Exercise task — Select every line below containing the word "bending".
* BEGIN Listing *
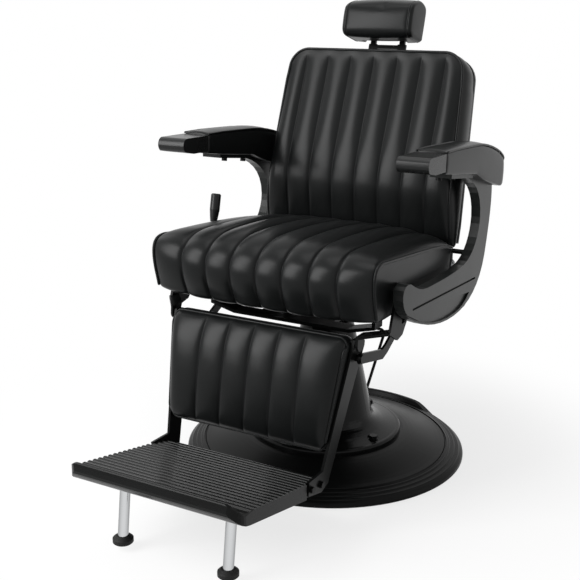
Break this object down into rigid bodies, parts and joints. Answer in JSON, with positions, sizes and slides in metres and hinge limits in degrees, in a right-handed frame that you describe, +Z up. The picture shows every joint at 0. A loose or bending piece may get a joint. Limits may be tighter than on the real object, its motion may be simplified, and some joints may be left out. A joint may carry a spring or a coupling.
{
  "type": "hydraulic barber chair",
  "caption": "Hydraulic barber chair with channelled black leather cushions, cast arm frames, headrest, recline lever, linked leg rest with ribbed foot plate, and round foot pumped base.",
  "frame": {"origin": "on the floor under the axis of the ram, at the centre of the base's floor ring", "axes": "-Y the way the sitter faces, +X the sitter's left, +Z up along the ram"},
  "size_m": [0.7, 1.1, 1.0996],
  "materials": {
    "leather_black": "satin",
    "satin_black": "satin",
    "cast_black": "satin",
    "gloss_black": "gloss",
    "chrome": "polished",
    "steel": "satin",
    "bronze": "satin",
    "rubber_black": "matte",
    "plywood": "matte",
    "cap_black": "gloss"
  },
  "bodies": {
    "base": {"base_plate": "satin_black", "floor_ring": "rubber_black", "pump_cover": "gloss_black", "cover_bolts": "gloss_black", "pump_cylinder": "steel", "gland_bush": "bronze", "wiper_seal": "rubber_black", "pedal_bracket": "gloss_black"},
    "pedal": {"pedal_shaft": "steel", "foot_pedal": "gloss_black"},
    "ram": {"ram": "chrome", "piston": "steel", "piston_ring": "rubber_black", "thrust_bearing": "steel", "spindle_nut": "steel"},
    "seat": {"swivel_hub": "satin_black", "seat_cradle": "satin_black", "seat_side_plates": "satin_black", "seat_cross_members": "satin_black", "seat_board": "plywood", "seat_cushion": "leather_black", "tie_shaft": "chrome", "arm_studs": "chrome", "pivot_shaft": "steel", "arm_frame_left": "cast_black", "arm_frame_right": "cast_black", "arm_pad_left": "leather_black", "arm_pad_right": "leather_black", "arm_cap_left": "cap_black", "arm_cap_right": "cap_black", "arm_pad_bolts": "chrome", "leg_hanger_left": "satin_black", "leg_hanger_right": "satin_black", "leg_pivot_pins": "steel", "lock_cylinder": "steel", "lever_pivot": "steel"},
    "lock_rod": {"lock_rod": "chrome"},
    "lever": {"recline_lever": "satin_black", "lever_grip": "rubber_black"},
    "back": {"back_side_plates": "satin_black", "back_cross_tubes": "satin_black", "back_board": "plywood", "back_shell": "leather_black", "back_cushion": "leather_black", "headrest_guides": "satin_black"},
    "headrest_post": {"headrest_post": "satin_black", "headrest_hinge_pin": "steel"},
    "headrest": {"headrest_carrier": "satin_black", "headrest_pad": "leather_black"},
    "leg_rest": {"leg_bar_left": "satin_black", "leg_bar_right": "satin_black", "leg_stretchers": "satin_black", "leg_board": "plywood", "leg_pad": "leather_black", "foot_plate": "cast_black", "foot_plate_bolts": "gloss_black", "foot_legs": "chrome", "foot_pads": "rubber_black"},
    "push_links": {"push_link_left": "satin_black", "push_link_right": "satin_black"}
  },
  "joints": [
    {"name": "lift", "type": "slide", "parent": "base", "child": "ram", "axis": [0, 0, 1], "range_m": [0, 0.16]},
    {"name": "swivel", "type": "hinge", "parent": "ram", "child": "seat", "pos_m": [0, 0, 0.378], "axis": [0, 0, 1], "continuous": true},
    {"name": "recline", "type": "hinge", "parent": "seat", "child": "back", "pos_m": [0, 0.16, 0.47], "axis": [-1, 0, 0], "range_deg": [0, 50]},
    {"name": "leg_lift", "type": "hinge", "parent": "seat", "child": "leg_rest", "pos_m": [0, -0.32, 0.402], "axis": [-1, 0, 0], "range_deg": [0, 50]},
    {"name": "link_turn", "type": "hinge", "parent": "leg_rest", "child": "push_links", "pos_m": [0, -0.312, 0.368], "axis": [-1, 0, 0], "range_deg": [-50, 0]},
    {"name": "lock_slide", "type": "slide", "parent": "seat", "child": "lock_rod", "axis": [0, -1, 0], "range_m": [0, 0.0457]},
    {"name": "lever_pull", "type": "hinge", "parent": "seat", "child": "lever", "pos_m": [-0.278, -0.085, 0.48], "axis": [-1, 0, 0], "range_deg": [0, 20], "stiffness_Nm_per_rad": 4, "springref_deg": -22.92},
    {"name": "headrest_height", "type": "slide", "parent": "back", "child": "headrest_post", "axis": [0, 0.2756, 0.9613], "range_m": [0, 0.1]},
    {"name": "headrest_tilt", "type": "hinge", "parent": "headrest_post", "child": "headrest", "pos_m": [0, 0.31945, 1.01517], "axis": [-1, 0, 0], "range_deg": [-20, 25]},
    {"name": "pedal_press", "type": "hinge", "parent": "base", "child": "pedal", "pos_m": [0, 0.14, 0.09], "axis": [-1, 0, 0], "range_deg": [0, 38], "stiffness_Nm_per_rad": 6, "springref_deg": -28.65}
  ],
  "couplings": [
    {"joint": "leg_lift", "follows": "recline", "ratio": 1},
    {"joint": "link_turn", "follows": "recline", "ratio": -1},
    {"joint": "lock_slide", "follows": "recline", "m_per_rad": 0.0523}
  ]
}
* END Listing *
* BEGIN Listing *
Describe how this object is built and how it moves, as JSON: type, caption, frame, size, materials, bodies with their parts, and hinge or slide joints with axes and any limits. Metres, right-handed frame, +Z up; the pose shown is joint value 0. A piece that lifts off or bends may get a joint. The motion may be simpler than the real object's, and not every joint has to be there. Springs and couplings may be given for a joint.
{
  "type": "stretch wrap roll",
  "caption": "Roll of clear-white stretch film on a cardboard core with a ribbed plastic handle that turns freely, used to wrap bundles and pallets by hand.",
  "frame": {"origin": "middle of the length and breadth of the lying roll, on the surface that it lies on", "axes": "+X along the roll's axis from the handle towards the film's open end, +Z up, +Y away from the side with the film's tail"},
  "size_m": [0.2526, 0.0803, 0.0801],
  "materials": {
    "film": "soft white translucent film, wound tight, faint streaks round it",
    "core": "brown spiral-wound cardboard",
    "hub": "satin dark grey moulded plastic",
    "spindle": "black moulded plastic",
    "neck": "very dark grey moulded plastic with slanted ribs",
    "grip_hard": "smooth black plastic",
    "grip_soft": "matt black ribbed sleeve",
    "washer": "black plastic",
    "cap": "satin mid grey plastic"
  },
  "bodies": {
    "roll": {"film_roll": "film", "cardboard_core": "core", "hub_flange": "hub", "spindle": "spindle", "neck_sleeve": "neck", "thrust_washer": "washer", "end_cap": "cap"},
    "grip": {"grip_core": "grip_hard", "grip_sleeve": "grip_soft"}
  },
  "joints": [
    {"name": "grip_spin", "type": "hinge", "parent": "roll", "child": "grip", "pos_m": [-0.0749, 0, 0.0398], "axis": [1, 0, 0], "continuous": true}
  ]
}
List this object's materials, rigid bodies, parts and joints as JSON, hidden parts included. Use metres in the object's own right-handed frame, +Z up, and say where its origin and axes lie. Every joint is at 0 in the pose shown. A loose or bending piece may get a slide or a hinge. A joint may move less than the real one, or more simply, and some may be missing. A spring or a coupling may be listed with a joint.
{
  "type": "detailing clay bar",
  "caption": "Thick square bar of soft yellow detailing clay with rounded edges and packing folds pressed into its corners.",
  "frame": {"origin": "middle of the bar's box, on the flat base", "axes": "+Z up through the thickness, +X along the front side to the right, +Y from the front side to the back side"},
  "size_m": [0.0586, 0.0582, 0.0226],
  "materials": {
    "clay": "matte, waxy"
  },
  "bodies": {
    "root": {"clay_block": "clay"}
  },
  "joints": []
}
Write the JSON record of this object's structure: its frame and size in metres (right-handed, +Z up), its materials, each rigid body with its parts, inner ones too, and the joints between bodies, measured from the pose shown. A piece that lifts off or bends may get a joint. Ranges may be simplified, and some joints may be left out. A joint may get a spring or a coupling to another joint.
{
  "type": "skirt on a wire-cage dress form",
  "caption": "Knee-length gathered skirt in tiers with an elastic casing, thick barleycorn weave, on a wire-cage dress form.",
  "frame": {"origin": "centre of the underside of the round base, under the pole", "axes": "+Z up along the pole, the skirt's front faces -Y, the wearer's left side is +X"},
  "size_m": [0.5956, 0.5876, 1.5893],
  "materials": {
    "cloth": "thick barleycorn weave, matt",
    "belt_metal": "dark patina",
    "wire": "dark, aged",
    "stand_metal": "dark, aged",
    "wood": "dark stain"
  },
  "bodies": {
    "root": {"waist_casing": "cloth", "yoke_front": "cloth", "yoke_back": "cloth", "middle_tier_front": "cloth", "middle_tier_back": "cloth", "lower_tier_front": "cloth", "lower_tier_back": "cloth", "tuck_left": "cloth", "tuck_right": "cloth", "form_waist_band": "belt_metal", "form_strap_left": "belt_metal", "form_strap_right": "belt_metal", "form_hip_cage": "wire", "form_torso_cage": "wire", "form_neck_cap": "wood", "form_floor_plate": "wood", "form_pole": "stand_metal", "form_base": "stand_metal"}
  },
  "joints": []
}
* END Listing *
Exercise solution —
Break this object down into rigid bodies, parts and joints. Answer in JSON, with positions, sizes and slides in metres and hinge limits in degrees, in a right-handed frame that you describe, +Z up. The picture shows every joint at 0. A loose or bending piece may get a joint. Limits may be tighter than on the real object, its motion may be simplified, and some joints may be left out. A joint may carry a spring or a coupling.
List this object's materials, rigid bodies, parts and joints as JSON, hidden parts included. Use metres in the object's own right-handed frame, +Z up, and say where its origin and axes lie. Every joint is at 0 in the pose shown. A loose or bending piece may get a slide or a hinge. A joint may move less than the real one, or more simply, and some may be missing. A spring or a coupling may be listed with a joint.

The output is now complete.